On May 17, the NEAT Labs will introduce the new printers when it hosts the Great Plains Additive Manufacturing Symposium and Open House in 126 Scott Engineering Center, where the printers are, and other rooms in the college’s engineering complex.
The symposium will take place from 8 a.m. to 3:30 p.m. and will feature presentations by experts from The Boeing Company, the National Institute of Standards and Technology, Edison Welding Institute, National Nuclear Security Administration-Kansas City campus, Air Force Research Laboratory, America Makes and Navajo Technical University.
Registration for the symposium runs through May 12 and costs are $100 for attendees, $50 for students not enrolled at a University of Nebraska campus, or $40 for University of Nebraska faculty and students.

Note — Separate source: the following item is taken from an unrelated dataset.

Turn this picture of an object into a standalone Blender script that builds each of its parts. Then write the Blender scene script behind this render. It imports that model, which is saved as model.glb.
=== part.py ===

For more information about the symposium and open house or to register, go to https://engineering.unl.edu/NEAT/great-plains-additive-manufacturing-symposiumopen-house/
Sealy said students are also excited about getting to use the printers, and that the Department of Mechanical and Materials Engineering has already implemented a new additive manufacturing course – taught by Sealy and Rao – to take advantage of this technology.
“It gives students exposure to research problems as opposed to just the design problems that we get a lot of in our undergraduate curriculum. The students loved it,” Sealy said. “There’s lots of opportunities for students to get access, whether through student groups or our additive manufacturing class. That’s something we’re pushing – for them to get exposure and experience.”